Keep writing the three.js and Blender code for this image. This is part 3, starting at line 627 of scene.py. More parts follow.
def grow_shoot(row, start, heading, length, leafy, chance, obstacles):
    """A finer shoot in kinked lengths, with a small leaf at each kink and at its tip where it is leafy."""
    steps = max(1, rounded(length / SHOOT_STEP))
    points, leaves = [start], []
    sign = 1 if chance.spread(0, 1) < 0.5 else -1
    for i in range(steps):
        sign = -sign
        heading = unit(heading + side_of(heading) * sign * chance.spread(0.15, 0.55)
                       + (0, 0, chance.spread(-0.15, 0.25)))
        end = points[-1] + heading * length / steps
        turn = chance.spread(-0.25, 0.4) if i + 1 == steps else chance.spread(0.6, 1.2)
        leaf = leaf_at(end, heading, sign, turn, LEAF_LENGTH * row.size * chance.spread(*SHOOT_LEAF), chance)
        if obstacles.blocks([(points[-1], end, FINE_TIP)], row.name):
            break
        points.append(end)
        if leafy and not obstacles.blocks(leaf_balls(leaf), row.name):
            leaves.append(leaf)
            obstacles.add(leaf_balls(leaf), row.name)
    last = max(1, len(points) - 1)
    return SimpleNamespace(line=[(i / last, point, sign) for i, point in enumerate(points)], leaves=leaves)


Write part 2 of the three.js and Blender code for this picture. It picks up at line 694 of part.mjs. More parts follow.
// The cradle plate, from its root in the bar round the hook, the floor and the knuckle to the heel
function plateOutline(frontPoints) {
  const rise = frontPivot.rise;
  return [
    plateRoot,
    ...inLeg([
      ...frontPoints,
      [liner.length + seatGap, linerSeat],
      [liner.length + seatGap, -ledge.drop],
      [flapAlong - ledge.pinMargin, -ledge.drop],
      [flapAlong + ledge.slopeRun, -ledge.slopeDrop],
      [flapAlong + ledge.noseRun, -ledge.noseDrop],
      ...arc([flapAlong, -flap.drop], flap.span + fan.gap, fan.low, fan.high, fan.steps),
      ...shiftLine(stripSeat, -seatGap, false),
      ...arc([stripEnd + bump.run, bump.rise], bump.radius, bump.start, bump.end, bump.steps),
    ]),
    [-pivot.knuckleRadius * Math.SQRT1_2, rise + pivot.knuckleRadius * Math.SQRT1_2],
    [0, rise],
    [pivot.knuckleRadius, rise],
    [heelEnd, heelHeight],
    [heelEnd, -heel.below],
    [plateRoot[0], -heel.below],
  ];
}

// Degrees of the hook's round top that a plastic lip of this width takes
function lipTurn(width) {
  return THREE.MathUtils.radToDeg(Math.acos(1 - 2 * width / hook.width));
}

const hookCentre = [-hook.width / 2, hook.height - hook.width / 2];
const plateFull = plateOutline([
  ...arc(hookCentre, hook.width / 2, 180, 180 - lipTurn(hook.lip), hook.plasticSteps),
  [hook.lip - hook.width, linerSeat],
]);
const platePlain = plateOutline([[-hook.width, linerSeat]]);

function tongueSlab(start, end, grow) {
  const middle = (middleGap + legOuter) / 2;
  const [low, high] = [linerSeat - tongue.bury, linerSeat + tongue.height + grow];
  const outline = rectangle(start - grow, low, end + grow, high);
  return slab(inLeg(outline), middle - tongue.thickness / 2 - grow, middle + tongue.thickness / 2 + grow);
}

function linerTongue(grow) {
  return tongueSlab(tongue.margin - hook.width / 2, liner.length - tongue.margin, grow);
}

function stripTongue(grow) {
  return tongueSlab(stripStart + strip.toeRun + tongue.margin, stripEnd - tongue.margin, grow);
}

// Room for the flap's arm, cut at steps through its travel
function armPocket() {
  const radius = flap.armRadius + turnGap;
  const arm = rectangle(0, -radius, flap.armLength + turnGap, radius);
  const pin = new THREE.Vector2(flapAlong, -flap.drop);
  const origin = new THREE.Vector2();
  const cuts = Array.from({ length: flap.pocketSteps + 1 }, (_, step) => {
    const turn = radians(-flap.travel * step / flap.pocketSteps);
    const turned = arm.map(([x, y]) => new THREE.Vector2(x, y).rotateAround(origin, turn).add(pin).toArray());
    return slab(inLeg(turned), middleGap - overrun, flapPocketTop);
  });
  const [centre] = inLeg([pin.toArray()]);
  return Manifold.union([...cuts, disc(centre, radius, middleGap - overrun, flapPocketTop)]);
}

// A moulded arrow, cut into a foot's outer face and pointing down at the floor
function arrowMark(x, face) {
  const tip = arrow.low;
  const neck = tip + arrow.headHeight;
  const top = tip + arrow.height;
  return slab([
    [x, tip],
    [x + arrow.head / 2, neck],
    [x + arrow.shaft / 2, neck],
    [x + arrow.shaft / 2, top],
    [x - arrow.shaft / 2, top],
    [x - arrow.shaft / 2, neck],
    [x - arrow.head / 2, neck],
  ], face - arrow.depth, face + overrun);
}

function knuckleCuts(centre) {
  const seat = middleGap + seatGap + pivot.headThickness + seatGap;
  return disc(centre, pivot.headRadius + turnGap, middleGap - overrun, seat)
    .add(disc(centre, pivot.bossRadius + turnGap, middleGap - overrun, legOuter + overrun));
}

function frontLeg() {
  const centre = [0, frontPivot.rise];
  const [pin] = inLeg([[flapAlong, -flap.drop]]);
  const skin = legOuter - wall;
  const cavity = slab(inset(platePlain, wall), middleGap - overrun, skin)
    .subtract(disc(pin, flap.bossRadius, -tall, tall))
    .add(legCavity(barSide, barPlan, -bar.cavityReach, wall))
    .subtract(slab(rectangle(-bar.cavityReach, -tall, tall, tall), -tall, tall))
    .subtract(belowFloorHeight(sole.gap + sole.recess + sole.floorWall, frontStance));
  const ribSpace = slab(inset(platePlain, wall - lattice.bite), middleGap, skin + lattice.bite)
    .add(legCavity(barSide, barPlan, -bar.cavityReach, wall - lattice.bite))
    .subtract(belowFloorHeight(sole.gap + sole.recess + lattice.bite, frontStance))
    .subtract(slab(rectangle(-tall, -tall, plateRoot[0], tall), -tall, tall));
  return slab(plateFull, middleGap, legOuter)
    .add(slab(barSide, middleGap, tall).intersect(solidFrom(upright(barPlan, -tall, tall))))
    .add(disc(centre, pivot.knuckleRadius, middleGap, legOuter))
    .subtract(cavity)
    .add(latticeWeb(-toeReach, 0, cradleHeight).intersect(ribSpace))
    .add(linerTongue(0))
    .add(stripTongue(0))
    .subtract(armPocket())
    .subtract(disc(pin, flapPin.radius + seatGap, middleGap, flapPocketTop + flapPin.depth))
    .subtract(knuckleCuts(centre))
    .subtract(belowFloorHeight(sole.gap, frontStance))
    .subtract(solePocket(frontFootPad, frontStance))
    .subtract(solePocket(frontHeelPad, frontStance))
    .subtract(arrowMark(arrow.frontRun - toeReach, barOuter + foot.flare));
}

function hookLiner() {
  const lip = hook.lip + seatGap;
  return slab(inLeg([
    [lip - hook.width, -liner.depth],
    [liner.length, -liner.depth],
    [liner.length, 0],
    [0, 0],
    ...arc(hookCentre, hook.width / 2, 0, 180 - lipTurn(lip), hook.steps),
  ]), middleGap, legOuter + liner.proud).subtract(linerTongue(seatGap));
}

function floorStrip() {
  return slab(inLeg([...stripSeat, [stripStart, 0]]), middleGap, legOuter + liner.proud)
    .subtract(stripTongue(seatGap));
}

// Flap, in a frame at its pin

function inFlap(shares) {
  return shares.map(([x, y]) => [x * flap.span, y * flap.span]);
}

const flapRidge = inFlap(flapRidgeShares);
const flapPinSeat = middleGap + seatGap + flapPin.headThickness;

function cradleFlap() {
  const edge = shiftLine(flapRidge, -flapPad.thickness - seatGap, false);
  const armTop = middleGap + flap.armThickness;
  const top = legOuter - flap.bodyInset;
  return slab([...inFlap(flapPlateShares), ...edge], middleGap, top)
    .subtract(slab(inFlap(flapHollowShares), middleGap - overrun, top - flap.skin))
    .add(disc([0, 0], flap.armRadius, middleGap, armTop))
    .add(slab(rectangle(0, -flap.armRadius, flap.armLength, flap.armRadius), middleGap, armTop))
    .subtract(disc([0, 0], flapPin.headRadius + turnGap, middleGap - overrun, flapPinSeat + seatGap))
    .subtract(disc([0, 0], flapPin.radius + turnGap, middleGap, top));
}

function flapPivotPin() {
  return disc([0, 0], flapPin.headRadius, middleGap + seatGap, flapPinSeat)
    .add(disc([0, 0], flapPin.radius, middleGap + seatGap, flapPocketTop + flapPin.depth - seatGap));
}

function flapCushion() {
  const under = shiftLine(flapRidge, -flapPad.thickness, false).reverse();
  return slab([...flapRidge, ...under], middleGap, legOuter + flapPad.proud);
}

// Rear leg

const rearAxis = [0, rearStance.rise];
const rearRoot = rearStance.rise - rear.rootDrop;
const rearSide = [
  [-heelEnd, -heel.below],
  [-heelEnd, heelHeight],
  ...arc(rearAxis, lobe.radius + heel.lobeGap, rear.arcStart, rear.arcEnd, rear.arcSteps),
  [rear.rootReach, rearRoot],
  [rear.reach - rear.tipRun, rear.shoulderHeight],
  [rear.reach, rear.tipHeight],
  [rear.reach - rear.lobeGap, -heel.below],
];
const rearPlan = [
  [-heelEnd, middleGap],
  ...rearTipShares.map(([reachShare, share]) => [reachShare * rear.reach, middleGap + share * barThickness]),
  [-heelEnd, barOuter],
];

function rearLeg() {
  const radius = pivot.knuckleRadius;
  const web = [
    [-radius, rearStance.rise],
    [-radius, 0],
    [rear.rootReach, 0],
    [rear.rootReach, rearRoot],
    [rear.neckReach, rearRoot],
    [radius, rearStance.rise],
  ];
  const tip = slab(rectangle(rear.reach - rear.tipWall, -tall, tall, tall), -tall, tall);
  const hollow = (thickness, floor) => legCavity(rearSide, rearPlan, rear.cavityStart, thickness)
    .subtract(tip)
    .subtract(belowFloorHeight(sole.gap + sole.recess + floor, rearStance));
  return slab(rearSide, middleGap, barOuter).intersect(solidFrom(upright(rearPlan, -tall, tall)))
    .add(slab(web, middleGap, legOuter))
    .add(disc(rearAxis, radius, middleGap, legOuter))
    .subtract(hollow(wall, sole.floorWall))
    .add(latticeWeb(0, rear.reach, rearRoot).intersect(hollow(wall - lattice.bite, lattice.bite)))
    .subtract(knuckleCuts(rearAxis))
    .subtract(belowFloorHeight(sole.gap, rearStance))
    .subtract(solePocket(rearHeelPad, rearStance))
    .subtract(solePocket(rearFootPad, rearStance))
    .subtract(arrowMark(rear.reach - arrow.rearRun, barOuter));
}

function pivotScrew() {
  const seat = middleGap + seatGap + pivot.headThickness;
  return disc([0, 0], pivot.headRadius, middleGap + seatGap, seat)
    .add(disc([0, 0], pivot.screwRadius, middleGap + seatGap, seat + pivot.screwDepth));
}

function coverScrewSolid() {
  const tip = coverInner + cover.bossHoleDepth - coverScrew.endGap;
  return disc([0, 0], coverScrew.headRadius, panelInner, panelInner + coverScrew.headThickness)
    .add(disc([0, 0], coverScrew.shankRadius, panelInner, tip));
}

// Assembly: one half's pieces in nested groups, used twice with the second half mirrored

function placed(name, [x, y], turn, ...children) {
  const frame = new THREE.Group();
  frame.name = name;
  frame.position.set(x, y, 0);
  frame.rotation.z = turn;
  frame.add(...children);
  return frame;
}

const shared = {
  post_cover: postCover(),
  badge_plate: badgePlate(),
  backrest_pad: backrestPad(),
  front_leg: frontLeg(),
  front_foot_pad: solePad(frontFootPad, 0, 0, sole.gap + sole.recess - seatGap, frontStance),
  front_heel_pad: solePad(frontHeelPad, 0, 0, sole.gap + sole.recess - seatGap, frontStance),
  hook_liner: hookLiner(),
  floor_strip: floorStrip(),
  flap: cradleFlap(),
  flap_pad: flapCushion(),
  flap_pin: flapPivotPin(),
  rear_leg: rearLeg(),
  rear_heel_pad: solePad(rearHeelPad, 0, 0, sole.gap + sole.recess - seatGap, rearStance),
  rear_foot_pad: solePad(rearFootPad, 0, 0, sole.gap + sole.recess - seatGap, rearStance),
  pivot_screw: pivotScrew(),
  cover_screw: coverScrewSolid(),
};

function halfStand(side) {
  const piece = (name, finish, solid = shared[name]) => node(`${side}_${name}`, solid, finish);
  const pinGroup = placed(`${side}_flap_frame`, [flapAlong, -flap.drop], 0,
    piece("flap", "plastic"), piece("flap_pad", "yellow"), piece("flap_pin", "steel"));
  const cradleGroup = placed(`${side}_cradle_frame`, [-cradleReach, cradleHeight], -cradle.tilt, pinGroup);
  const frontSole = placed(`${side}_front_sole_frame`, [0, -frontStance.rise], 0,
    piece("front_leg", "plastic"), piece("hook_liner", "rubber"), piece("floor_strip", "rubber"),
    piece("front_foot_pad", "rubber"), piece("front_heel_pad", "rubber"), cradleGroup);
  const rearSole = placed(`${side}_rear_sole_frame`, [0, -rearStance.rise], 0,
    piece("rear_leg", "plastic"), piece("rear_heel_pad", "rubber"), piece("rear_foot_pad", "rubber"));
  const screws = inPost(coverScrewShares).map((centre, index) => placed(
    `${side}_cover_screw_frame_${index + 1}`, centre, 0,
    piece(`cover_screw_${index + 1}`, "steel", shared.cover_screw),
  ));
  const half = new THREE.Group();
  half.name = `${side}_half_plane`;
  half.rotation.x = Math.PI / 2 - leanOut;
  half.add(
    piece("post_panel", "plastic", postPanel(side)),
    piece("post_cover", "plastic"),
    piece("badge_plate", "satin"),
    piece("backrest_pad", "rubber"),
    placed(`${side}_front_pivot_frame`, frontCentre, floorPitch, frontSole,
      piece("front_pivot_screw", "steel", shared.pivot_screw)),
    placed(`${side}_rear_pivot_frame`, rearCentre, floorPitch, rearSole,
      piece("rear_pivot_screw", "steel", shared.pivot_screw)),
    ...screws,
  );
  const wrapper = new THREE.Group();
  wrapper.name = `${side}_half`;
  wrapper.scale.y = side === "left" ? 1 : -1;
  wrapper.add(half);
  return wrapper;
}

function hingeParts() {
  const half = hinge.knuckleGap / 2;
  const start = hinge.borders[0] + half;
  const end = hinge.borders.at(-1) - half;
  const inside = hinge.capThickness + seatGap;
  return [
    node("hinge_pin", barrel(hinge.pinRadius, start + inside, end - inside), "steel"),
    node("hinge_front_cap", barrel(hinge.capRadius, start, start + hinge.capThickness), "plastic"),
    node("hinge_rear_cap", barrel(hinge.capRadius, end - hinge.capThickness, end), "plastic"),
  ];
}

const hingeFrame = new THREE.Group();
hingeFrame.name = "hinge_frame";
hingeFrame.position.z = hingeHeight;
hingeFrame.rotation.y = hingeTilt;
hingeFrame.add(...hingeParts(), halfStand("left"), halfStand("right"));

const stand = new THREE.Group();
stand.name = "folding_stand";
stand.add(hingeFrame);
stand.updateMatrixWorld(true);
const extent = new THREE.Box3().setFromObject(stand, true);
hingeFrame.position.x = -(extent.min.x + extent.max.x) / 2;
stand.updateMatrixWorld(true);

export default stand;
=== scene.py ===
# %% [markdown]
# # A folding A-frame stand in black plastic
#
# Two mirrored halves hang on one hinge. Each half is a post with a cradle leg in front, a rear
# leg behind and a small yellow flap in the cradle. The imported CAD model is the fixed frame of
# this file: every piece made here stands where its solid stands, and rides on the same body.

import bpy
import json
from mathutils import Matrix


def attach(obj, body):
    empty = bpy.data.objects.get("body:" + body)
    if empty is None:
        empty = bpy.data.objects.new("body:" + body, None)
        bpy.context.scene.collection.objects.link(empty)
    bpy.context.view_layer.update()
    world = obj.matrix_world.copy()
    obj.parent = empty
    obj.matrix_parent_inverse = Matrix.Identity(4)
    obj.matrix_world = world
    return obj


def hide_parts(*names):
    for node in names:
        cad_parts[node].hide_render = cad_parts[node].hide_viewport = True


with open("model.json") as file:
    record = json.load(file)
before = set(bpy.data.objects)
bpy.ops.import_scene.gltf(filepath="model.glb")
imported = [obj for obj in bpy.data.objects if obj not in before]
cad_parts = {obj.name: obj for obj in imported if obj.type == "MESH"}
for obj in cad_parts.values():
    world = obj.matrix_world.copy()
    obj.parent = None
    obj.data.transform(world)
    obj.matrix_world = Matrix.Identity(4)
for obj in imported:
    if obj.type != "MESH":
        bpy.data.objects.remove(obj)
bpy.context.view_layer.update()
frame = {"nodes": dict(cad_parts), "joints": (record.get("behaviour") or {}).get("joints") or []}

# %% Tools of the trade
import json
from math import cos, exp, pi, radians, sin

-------

THE TASK: Copy out exactly the lines from the one with "const stand = new THREE.Group();" through the one with "obj.parent = empty", counting both ends, and no other lines.

FINISHED EXERCISE:
const stand = new THREE.Group();
stand.name = "folding_stand";
stand.add(hingeFrame);
stand.updateMatrixWorld(true);
const extent = new THREE.Box3().setFromObject(stand, true);
hingeFrame.position.x = -(extent.min.x + extent.max.x) / 2;
stand.updateMatrixWorld(true);

export default stand;
=== scene.py ===
# %% [markdown]
# # A folding A-frame stand in black plastic
#
# Two mirrored halves hang on one hinge. Each half is a post with a cradle leg in front, a rear
# leg behind and a small yellow flap in the cradle. The imported CAD model is the fixed frame of
# this file: every piece made here stands where its solid stands, and rides on the same body.

import bpy
import json
from mathutils import Matrix


def attach(obj, body):
    empty = bpy.data.objects.get("body:" + body)
    if empty is None:
        empty = bpy.data.objects.new("body:" + body, None)
        bpy.context.scene.collection.objects.link(empty)
    bpy.context.view_layer.update()
    world = obj.matrix_world.copy()
    obj.parent = empty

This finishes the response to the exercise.